Haben Kinder wegen Corona Entwicklungs-Verspätung?
Einige Kinder kommen heute mit Windeln zur Schule und sind teilweise recht unselbständig. Spielt die Pandemie mit dem Coronavirus eine Rolle?
Das Wichtigste in Kürze
- Einige Kinder tragen bei der Einschulung noch Windeln – heute kommt das öfter vor.
- Ein Bericht aus Grossbritannien legt einen Zusammenhang mit Corona nahe.
- In der Schweiz vermuten Expertinnen aber einen anderen Hauptgrund.
In England schlägt eine Expertin Alarm: Die Kinder kommen mit Entwicklungsverzögerungen zur Schule. Einige tragen noch Windeln, so Anne Longfield, ehemalige Kinderbeauftragte des Landes.
In einem Bericht ihres Kinderzentrums steht, dass Corona wohl Ungleichheiten bei der Schulbereitschaft kleiner Kinder verschlimmert habe.
Windeln bei der Einschulung – ein Problem, das auch in der Schweiz bekannt ist. Bereits 2023 schlugen Lehrpersonen Alarm, weil immer mehr Kinder nach der Einschulung noch nicht trocken sind.
Dagmar Rösler, die oberste Lehrerin der Schweiz, sagt zu Nau.ch: «Auch ich habe schon gehört, dass sie teilweise noch Windeln haben und allgemein noch recht unselbstständig sind.»
Wirkt sich die Coronapandemie noch immer auf die Entwicklung der Kinder aus?
«Grosse Herausforderungen»
Rösler bezweifelt das, auch wenn sie die Gründe für das Phänomen nicht kennt. Sie hält aber eher das Alter für einen möglichen Faktor: Kinder werden heute in der Schweiz nämlich teilweise ein Jahr früher eingeschult.
Da sei klar: «Die frühere Einschulung und die damit verbundenen Erscheinungen stellen Kindergartenlehrpersonen vor grosse Herausforderungen. Vor allem dann, wenn sie alleine für über 20 kleine ‹Knöpfe› zuständig sind.»
Die Schule verlange trotzdem nicht, dass alle Kinder zu einem bestimmten Zeitpunkt am genau gleichen Entwicklungspunkt stehen. «Mit Entwicklungsunterschieden kann man in Schule und Kindergarten umgehen», sagt Rösler.
Aber: «Es gibt ein paar Dinge, die beim Eintritt in die Schule beziehungsweise dem Kindergarten sitzen sollten. Dazu gehören das Trockensein, erste soziale Kompetenzen und die Fähigkeit, sich für gewisse Zeit von den Eltern lösen zu können.»
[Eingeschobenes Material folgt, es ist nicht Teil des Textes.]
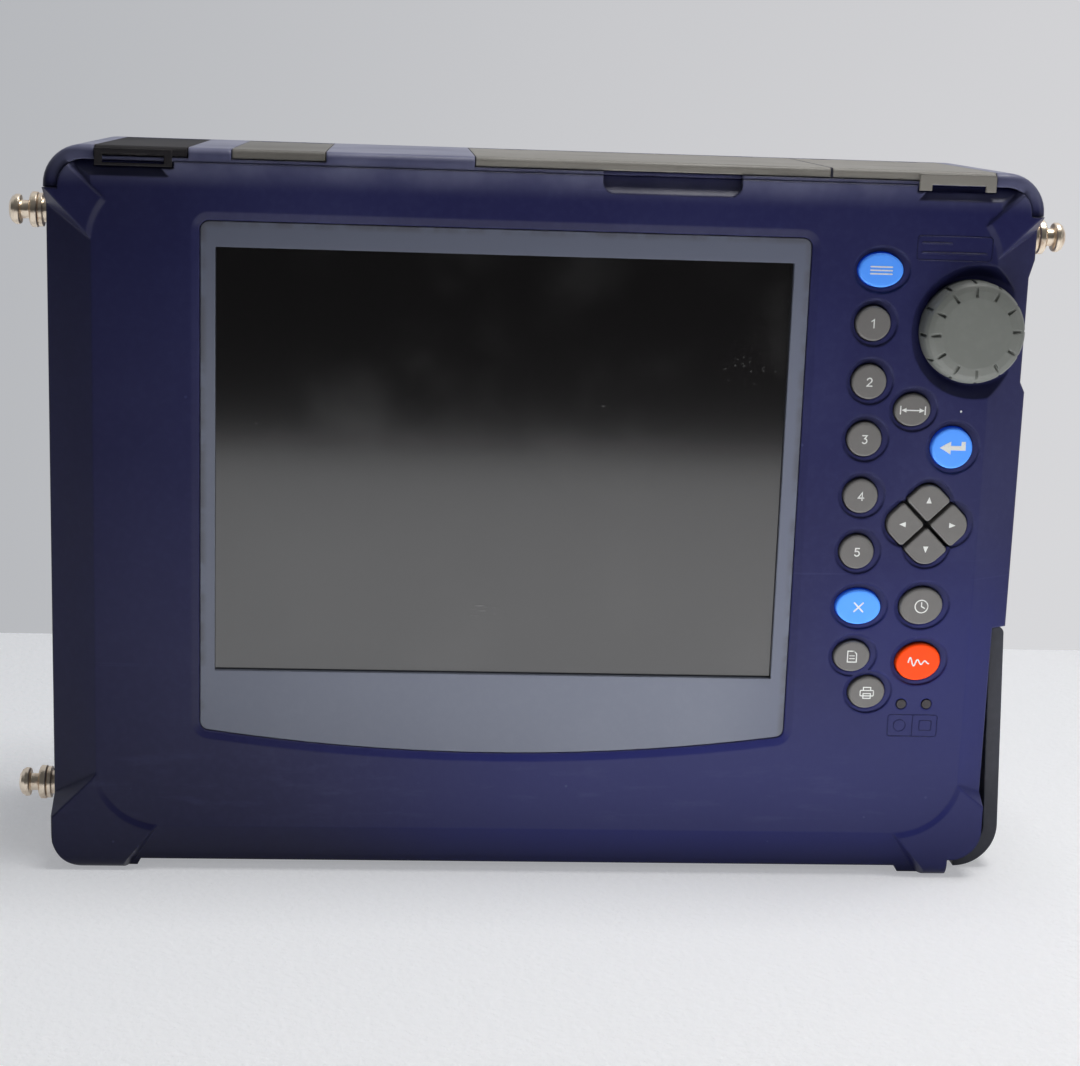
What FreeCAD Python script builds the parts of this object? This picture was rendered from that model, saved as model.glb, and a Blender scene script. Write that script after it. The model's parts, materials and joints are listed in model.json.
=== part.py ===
"""Optical time domain reflectometer: a portable test set in a two-part moulded case.

X runs left to right as the user sees the front, Y runs from the front to the back and Z runs up.
The origin is on the table plane under the middle of the case. All lengths are millimetres.
"""
import FreeCAD, Part
import math
import os
import re
import Sketcher

V = FreeCAD.Vector
DOC = FreeCAD.newDocument("reflectometer")
SHEET = DOC.addObject("Spreadsheet::Sheet", "Dimensions")

# --- driving dimensions ------------------------------------------------------------------------
SIZES = {
    # case
    "case_width": 297,
    "case_height": 222,
    "face_depth": 37.5,          # front face of the plateau, in front of the middle of the case
    "back_depth": 44.2,
    "back_bevel": 2.5,
    "seam_depth": 5,             # joint between the two housings, in front of the middle
    "case_radius": 12,
    "foot_height": 2,
    "wall": 3,
    "face_wall": 5.5,
    "mould_gap": 0.3,            # clearance between neighbouring mouldings
    "frame_gap": 0.1,            # hairline joint between the housings and the top frame
    "front_roll": 5,             # rounding under the front of the feet
    # sloping border round the raised plateau of the front
    "plateau_left": 134.5,
    "plateau_right": 135,
    "plateau_bottom": 14.7,
    "plateau_drop": 8.7,         # top ledges below the lips, down from the top of the case
    "plateau_radius": 20,
    "border_fall": 8,
    "border_fall_top": 4,
    "border_fall_low": 4.8,
    "bumper_rise": 0.9,
    "bumper_draft": 24,
    "bumper_slope": 62,          # slope of the bumpers' inner edges
    # top frame that wraps over the case
    "frame_side": 4.3,
    "frame_top": 4.2,
    "frame_radius": 11.9,
    "frame_drop": 12.7,
    "frame_front": 37.1,
    # display
    "screen_x": -12.5,
    "screen_z": 129,
    "screen_width": 172,
    "screen_height": 129,
    "panel_left": -102.8,
    "panel_right": 78.3,
    "panel_top": 201,
    "panel_bottom": 46,
    "panel_arch": 6.6,
    "panel_sink": 1.0,
    "panel_thick": 1.6,
    "panel_bevel": 2.4,
    "panel_bevel_depth": 0.8,
    "panel_corner": 2.6,
    "glass_thick": 1.4,
    # keys
    "key_gap": 0.35,
    "key_rise": 1.3,
    "key_flange": 1.1,
    "halo_depth": 0.5,
    "halo_width": 1.9,
    "halo_shift": 0.55,
    # rotary knob and its encoder
    "knob_x": 128.4,
    "knob_z": 174.6,
    "knob_radius": 15.5,
    "knob_rise": 6.7,
    "knob_foot": 0.8,
    "well_x": 130.4,
    "well_z": 174.4,
    "well_radius": 20.4,
    "well_floor_radius": 16.8,
    "well_depth": 4.2,
    "boss_radius": 11.8,
    "bushing_radius": 4.4,
    "plunger_radius": 3,
    "shaft_radius": 2,
    "run_gap": 0.05,
    # side door over the lower right corner
    "door_thick": 4.5,
    "door_radius": 13.5,
    "door_top": 80.5,
    "door_gap": 0.5,
    "door_half_depth": 28.5,
    "door_ajar": 2.6,
    "door_pin": 1.5,
    "door_foot": 1.0,
    "door_bottom": 6.0,
    "foot_end": 133.2,
    # covers in the top frame
    "cover_thick": 2.8,
    "hinge_inset": 7,            # axles of the covers, in from the back
    "hinge_drop": 1.7,
    "hinge_radius": 1.6,
    "hinge_pin": 0.9,
    "optical_left": -133.2,
    "optical_right": -106.6,
    "jack_left": -93.6,
    "jack_right": -66.6,
    "card_left": -22.6,
    "card_right": 82.7,
    "ports_left": 83.4,
    "ports_right": 132.6,
    "scallop_left": 15,
    "scallop_right": 56.5,
    # strap studs
    "stud_head": 4.55,
    "stud_neck": 2.75,
    "stud_flange": 5.35,
    "stud_length": 13.7,
    "stud_shank": 2.4,
    # stand on the back
    "stand_width": 150,
    "stand_height": 96,
    "stand_thick": 3.5,
    "stand_top": 150,
    "stand_inset": 1.7,
    # inside
    "boss_low": 12,
    "boss_drop": 16,
    "screw_radius": 1.45,
}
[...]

Expertin kritisiert frühere Einschulung
Die Kinder sind also bei der Einschulung heute jünger als früher – trotzdem: Die meisten werden zwischen drei und vier Jahren trocken. Eingeschult werden sie in der Schweiz aber erst ab dem vierten Geburtstag. Warum also klappt es trotzdem nicht bei allen mit dem WC-Gang?
Die Zürcher Familienberaterin Katja Stäheli erklärt bei Nau.ch: «In dem Alter sind viele Kinder aus verschiedenen möglichen Gründen einfach noch nicht trocken. Das ändert auch die Einschulung nicht.»
Sie will deshalb auch nicht von verspäteter Entwicklung sprechen. «Die Herausforderung für alle Beteiligten ist der Entscheid, den Stichtag zu verändern und damit die Kinder früher einzuschulen.»
Sie kritisiert, dass dabei zu wenig Rücksicht auf die Entwicklung von vierjährigen Kindern genommen wird: «Ich persönlich verstehe nicht, warum so entschieden wurde.»
Coronamasken wirkten sich aufs Lernen aus
Man wisse aber auch, dass sich die Pandemie auf die Kinder ausgewirkt habe.
Zwei Beispiele: «Säuglinge bauen unter anderem über die Mimik und Körpernähe Bindung auf. Das Maskentragen und Abstandhalten hat das sicherlich erschwert.»
Schulkinder lernten Aussprache und Mimik anders, wenn die Lehrperson eine Maske trug. «Man lernt viel davon, wie jemand den Mund beim Aussprechen bewegt und wie der Klang des Wortes ist.» Und auch die Sprache klinge anders, wenn jemand eine Maske trägt.
«Corona hatte sicherlich einen Einfluss, aber wie stark der auf ein Kind wirkt, ist sehr individuell. Die Ressourcen der Familien, wie im Bericht aus England erwähnt, spielen sicherlich eine Rolle.»
Aber: Ob diese Auswirkungen so lang anhaltend sind, dass sie sich bis heute auf die Entwicklung jüngerer Kinder auswirken, sei unbekannt.